For a very long time, Asian beer meant lager, lager and more lager. This is beginning to change though with macrobreweries (think mass production breweries like Heineken, Budweiser, Tsingtao etc) throughout the region expanding their range and microbreweries beginning to pop up all over the place.
Beerlao seems to have picked up on this trend and begun expanding its product range. No longer just Beerlao and Beerlao dark you can also get a white lager, an IPA and a Beerlao gold. As the hipsters have spoken, the market has responded.
So, it’s all good to have new beers, but how do they taste?

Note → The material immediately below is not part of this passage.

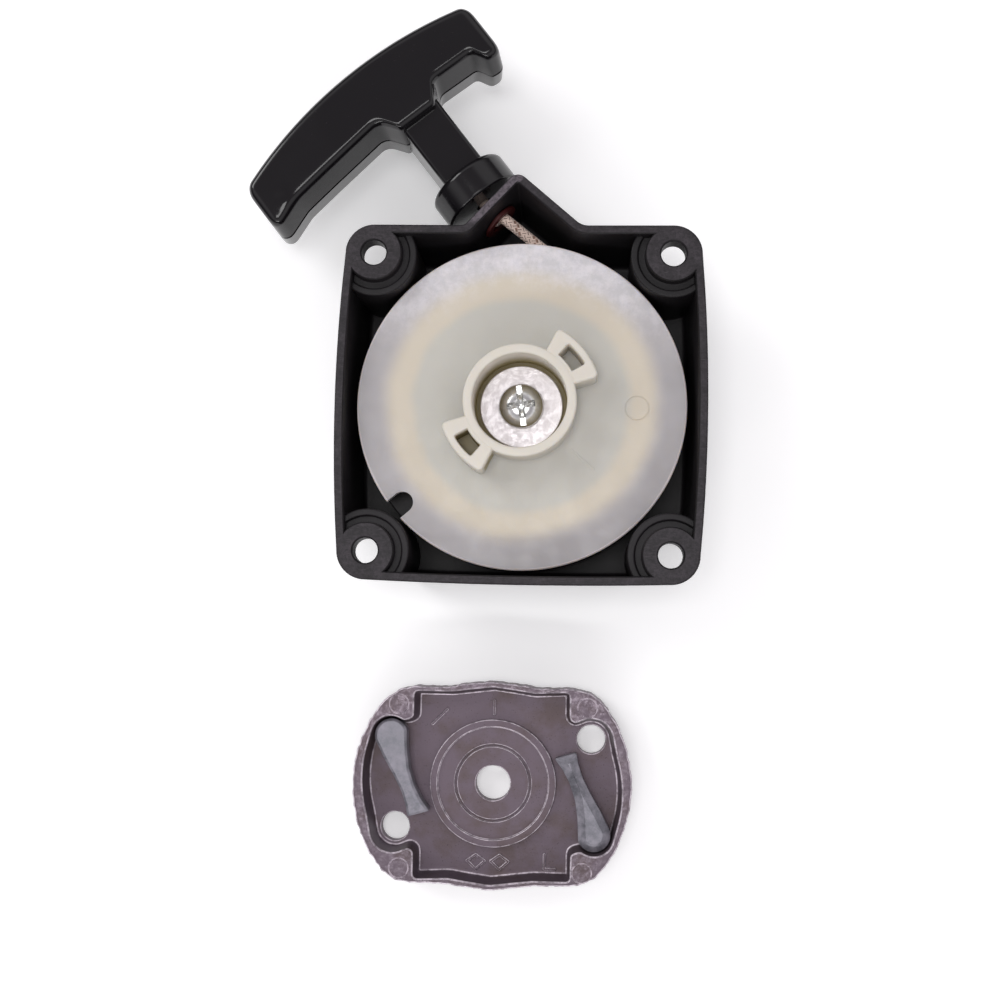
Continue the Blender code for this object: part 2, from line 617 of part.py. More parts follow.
def main():
    clear_scene()
    nylon = finish_of("black_nylon", (0.035, 0.033, 0.036), 0.62)
    gloss = finish_of("gloss_black", (0.03, 0.028, 0.031), 0.32)
    cream = finish_of("cream_nylon", (0.72, 0.68, 0.60), 0.45)
    red = finish_of("red_plastic", (0.16, 0.012, 0.01), 0.4)
    alloy = finish_of("cast_alloy", (0.24, 0.22, 0.25), 0.42, 0.9)
    steel = finish_of("bright_steel", (0.75, 0.74, 0.75), 0.25, 1.0)
    spring_steel = finish_of("spring_steel", (0.28, 0.29, 0.32), 0.35, 1.0)
    brass = finish_of("brass", (0.62, 0.45, 0.18), 0.3, 1.0)
    rope = finish_of("braided_rope", (0.55, 0.47, 0.40), 0.85)

    make_housing(nylon)
    make_rope_guide(red)
    make_fixings(steel, brass)
    make_spring(nylon, spring_steel)
    make_reel(cream, nylon)
    make_rope(rope)
    make_handle(gloss, steel, rope)

    plate_hinge = bpy.data.objects.new("plate_hinge", None)
    bpy.context.collection.objects.link(plate_hinge)
    place(plate_hinge, PLATE_CENTRE[0] / 2, PLATE_CENTRE[1] / 2, FITTED_HEIGHT / 2)
    plate = make_pawl_plate(alloy)
    place(plate, PLATE_CENTRE[0] / 2, PLATE_CENTRE[1] / 2, -FITTED_HEIGHT / 2, 0.0, plate_hinge)
    make_pawls(alloy, plate)


main()
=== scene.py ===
import json
import math

import bmesh
import bpy
import numpy as np
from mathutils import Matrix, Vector


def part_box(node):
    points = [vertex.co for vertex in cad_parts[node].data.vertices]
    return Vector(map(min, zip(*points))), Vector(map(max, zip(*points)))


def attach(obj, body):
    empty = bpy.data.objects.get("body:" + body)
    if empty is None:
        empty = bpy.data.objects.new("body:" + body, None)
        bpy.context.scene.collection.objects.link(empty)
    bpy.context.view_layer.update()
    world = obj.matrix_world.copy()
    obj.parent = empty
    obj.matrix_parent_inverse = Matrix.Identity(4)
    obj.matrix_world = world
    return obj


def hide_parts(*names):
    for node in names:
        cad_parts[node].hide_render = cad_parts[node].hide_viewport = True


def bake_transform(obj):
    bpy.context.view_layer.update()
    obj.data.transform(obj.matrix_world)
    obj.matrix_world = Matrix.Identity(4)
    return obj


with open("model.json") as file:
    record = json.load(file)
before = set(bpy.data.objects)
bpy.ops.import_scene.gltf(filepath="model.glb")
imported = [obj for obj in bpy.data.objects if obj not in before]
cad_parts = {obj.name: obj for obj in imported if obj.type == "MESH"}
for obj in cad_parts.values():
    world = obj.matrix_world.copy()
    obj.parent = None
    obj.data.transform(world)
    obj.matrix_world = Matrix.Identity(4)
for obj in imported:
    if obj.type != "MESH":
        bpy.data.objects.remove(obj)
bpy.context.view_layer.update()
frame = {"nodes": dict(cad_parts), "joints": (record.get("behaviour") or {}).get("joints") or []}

mm = 0.001  # shapes are drawn in millimetres


def boxOf(node):  # lowest and highest corner of a node, in millimetres
    low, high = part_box(node)
    return np.array(low) / mm, np.array(high) / mm


eye = {"place": (14.67, -50.09, 327.66), "turn": (0.094, 0.061, 0.015), "lens": 50.35}
cameraData = bpy.data.cameras.new("camera")
cameraData.lens = eye["lens"]
cameraData.sensor_width = 36.0
cameraData.clip_start = 0.01
camera = bpy.data.objects.new("camera", cameraData)
bpy.context.scene.collection.objects.link(camera)
camera.rotation_mode = "ZYX"
camera.location = [v * mm for v in eye["place"]]
camera.rotation_euler = eye["turn"]
bpy.context.scene.camera = camera


def arc(centre, radius, start, end, steps):
    # centre plus radius times (cos, sin) of an angle that runs evenly from start to end, in degrees
    angle = np.radians(np.linspace(start, end, steps + 1))
    return np.stack([centre[0] + radius * np.cos(angle), centre[1] + radius * np.sin(angle)], 1)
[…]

I had the pleasure of sampling the new range with the street food guy, who’s not as big a fan of beer as I am, however we both agreed the new IPA was the pick of the bunch. Sadly it’s labeled as a limited edition, so I’d you’re in Laos, drink it! Perhaps supply can follow demand.
Beerlao gold was ok, essentially a slightly cleaner and more expensive version of the classic beerlao lager and probably not worth the extra cost.
Finally, there was Beerlao white lager. Neither of us were big fans as it tasted like it didn’t know what it wanted to be, a weird mix of saison and wheat beer, that failed to land and left a bit of an odd taste in the mouth.
All in all it’s good to see the beer scene growing in Laos and hopefully more microbreweries and brew pubs will pop up around the country as the world thirsts for more unique beers.
Laos is a destination well primed for a great beer scene, it’s bringing in more and more tourists , Beerlao is a genuinely good brewery for the region and it’s pretty warm most of the time, making a cold beer a great way to wind down after a busy day trekking, biking or riding motorbikes. A lot of the local street food also goes down well with a cold beer, something I’m rather experienced with.